As I am not thoroughly familiar with the ins and outs of working with phar's, what could we be setting which would interfere with a phar's ability to reference inside it's own container?
Information:
Ubuntu 16.04.2 LTS
PHP 7.0.18-0ubuntu0.16.04.1 (Phar is native)
Phar EXT version: 2.0.2
Phar API version: 1.1.1
Phar-based phar archives: enabled
Tar-based phar archives: enabled
ZIP-based phar archives: enabled
gzip compression: enabled
bzip2 compression: disabled
Native OpenSSL support: enabled
phar.readonly: On
phar.require_hash: Off
Any assistance will be appreciated.
Thanks!
UPDATE: After doing some testing with a colleague, I noticed that even putting the boilerplate code at the very top of our primary platform boot script, still threw the error.
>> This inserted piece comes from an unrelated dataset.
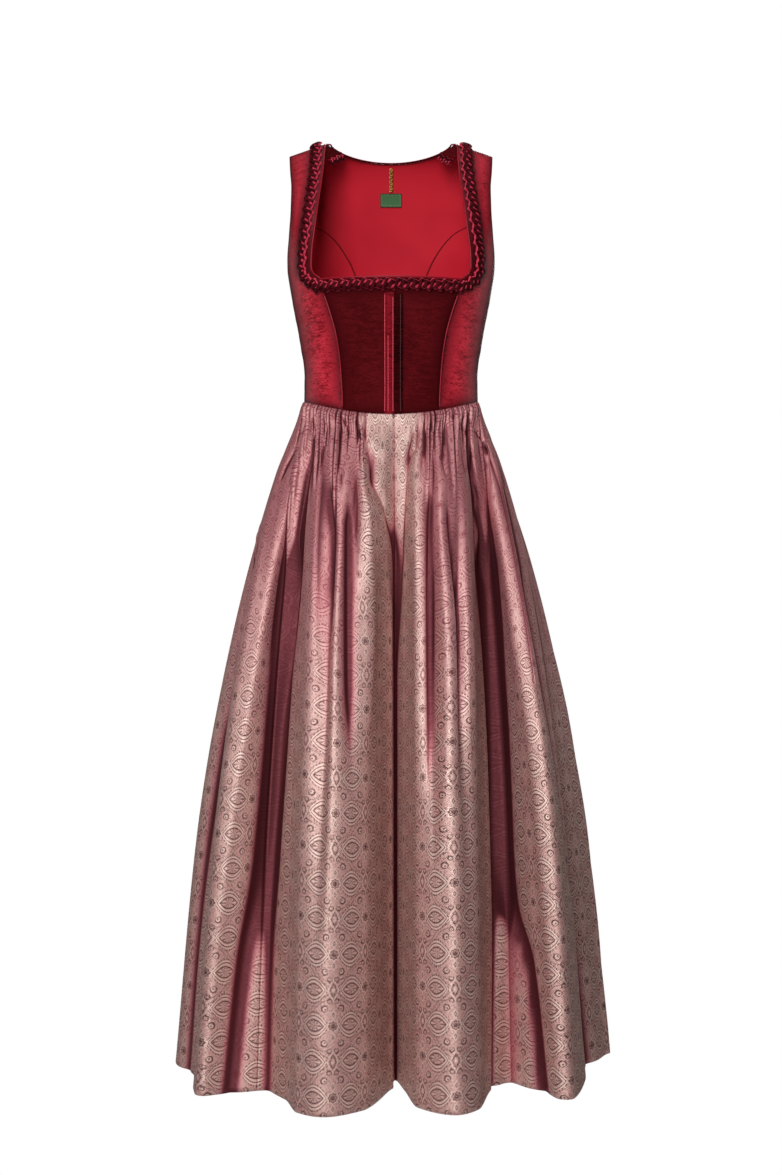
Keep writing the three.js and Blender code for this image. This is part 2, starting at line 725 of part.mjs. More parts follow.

The only thing we could think of which changes in that case is a directory change (as the boot script is in the include_path
). After adding the external
directory to php's include_path
, it seemed to work. I am confused by this however, because it is my understanding that Phar files are self-contained to specifically not have issues like this. Why would a Phar file suddenly be unable to reference itself, after it has already be successfully included?
UPDATE: So, the above update is not an actual fix. The results are very strange. It will spin up fine one time, then fail the next few times. Again, this is when there is no other code loading before it. Something interesting: If we restart Apache, it loads on the first page load. Everything after that it fails.